GIVEN REQUEST: Give the material again in full, matching it exactly.

DATA:
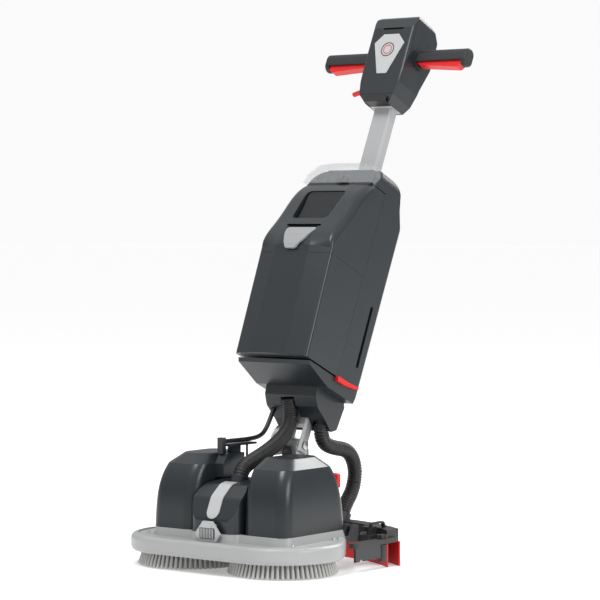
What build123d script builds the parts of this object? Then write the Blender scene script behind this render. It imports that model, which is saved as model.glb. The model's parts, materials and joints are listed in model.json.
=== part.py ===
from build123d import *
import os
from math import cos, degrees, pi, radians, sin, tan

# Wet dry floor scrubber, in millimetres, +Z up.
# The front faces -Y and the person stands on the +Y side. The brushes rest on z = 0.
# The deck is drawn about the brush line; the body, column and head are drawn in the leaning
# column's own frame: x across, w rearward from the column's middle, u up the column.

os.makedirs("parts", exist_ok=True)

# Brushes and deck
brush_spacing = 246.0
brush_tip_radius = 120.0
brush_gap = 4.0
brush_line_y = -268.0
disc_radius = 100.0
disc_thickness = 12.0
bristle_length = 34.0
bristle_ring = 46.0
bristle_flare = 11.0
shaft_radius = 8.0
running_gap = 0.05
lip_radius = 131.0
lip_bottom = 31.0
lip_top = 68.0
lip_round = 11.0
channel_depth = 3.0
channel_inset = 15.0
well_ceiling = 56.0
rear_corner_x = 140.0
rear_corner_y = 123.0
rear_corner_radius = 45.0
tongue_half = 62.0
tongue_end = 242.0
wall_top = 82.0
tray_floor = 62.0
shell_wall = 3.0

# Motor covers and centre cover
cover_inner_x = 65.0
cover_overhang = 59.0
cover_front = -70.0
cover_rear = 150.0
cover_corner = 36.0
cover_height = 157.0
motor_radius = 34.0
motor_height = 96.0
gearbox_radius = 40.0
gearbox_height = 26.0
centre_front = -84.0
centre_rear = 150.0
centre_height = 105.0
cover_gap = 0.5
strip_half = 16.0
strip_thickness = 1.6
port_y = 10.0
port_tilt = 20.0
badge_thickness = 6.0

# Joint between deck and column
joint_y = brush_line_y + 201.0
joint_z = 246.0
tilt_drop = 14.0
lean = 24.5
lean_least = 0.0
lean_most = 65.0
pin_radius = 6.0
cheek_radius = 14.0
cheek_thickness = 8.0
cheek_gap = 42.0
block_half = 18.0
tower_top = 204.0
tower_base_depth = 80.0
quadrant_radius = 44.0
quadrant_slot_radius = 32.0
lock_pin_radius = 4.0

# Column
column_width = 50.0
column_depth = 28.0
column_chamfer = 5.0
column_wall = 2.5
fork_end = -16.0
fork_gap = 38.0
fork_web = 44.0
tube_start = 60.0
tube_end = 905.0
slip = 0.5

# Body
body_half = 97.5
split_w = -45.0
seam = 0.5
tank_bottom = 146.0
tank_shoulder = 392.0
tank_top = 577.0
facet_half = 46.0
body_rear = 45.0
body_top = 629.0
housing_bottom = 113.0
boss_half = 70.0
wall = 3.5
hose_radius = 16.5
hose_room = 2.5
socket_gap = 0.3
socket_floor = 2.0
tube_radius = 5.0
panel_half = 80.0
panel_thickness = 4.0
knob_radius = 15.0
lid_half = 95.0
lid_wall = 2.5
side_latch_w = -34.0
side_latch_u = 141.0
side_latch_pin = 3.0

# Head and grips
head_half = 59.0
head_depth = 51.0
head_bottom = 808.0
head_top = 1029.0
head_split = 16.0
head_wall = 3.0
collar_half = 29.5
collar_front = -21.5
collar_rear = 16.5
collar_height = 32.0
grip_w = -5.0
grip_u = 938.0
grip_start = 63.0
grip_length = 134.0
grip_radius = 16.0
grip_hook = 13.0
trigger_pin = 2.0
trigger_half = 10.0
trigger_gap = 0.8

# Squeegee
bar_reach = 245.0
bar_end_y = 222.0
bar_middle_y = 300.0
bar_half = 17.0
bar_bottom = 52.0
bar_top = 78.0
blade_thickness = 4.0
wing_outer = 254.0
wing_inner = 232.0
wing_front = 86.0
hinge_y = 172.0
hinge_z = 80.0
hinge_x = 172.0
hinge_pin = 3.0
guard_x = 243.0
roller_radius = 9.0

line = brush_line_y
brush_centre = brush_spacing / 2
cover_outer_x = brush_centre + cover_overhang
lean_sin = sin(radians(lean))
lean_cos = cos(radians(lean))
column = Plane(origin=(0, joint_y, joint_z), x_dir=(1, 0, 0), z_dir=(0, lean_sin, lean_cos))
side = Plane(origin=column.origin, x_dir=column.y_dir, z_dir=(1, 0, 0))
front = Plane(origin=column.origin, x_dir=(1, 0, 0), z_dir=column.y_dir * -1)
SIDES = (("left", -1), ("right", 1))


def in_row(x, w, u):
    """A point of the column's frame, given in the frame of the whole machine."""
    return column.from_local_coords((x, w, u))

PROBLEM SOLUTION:
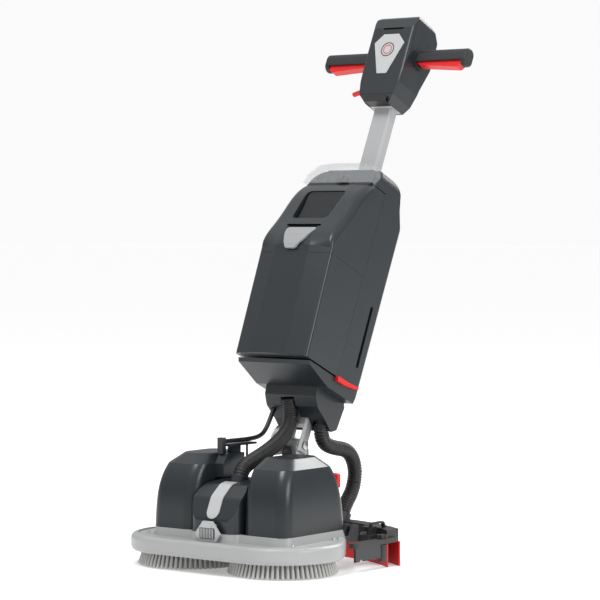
What build123d script builds the parts of this object? Then write the Blender scene script behind this render. It imports that model, which is saved as model.glb. The model's parts, materials and joints are listed in model.json.
=== part.py ===
from build123d import *
import os
from math import cos, degrees, pi, radians, sin, tan

# Wet dry floor scrubber, in millimetres, +Z up.
# The front faces -Y and the person stands on the +Y side. The brushes rest on z = 0.
# The deck is drawn about the brush line; the body, column and head are drawn in the leaning
# column's own frame: x across, w rearward from the column's middle, u up the column.

os.makedirs("parts", exist_ok=True)

# Brushes and deck
brush_spacing = 246.0
brush_tip_radius = 120.0
brush_gap = 4.0
brush_line_y = -268.0
disc_radius = 100.0
disc_thickness = 12.0
bristle_length = 34.0
bristle_ring = 46.0
bristle_flare = 11.0
shaft_radius = 8.0
running_gap = 0.05
lip_radius = 131.0
lip_bottom = 31.0
lip_top = 68.0
lip_round = 11.0
channel_depth = 3.0
channel_inset = 15.0
well_ceiling = 56.0
rear_corner_x = 140.0
rear_corner_y = 123.0
rear_corner_radius = 45.0
tongue_half = 62.0
tongue_end = 242.0
wall_top = 82.0
tray_floor = 62.0
shell_wall = 3.0

# Motor covers and centre cover
cover_inner_x = 65.0
cover_overhang = 59.0
cover_front = -70.0
cover_rear = 150.0
cover_corner = 36.0
cover_height = 157.0
motor_radius = 34.0
motor_height = 96.0
gearbox_radius = 40.0
gearbox_height = 26.0
centre_front = -84.0
centre_rear = 150.0
centre_height = 105.0
cover_gap = 0.5
strip_half = 16.0
strip_thickness = 1.6
port_y = 10.0
port_tilt = 20.0
badge_thickness = 6.0

# Joint between deck and column
joint_y = brush_line_y + 201.0
joint_z = 246.0
tilt_drop = 14.0
lean = 24.5
lean_least = 0.0
lean_most = 65.0
pin_radius = 6.0
cheek_radius = 14.0
cheek_thickness = 8.0
cheek_gap = 42.0
block_half = 18.0
tower_top = 204.0
tower_base_depth = 80.0
quadrant_radius = 44.0
quadrant_slot_radius = 32.0
lock_pin_radius = 4.0

# Column
column_width = 50.0
column_depth = 28.0
column_chamfer = 5.0
column_wall = 2.5
fork_end = -16.0
fork_gap = 38.0
fork_web = 44.0
tube_start = 60.0
tube_end = 905.0
slip = 0.5

# Body
body_half = 97.5
split_w = -45.0
seam = 0.5
tank_bottom = 146.0
tank_shoulder = 392.0
tank_top = 577.0
facet_half = 46.0
body_rear = 45.0
body_top = 629.0
housing_bottom = 113.0
boss_half = 70.0
wall = 3.5
hose_radius = 16.5
hose_room = 2.5
socket_gap = 0.3
socket_floor = 2.0
tube_radius = 5.0
panel_half = 80.0
panel_thickness = 4.0
knob_radius = 15.0
lid_half = 95.0
lid_wall = 2.5
side_latch_w = -34.0
side_latch_u = 141.0
side_latch_pin = 3.0

# Head and grips
head_half = 59.0
head_depth = 51.0
head_bottom = 808.0
head_top = 1029.0
head_split = 16.0
head_wall = 3.0
collar_half = 29.5
collar_front = -21.5
collar_rear = 16.5
collar_height = 32.0
grip_w = -5.0
grip_u = 938.0
grip_start = 63.0
grip_length = 134.0
grip_radius = 16.0
grip_hook = 13.0
trigger_pin = 2.0
trigger_half = 10.0
trigger_gap = 0.8

# Squeegee
bar_reach = 245.0
bar_end_y = 222.0
bar_middle_y = 300.0
bar_half = 17.0
bar_bottom = 52.0
bar_top = 78.0
blade_thickness = 4.0
wing_outer = 254.0
wing_inner = 232.0
wing_front = 86.0
hinge_y = 172.0
hinge_z = 80.0
hinge_x = 172.0
hinge_pin = 3.0
guard_x = 243.0
roller_radius = 9.0

line = brush_line_y
brush_centre = brush_spacing / 2
cover_outer_x = brush_centre + cover_overhang
lean_sin = sin(radians(lean))
lean_cos = cos(radians(lean))
column = Plane(origin=(0, joint_y, joint_z), x_dir=(1, 0, 0), z_dir=(0, lean_sin, lean_cos))
side = Plane(origin=column.origin, x_dir=column.y_dir, z_dir=(1, 0, 0))
front = Plane(origin=column.origin, x_dir=(1, 0, 0), z_dir=column.y_dir * -1)
SIDES = (("left", -1), ("right", 1))


def in_row(x, w, u):
    """A point of the column's frame, given in the frame of the whole machine."""
    return column.from_local_coords((x, w, u))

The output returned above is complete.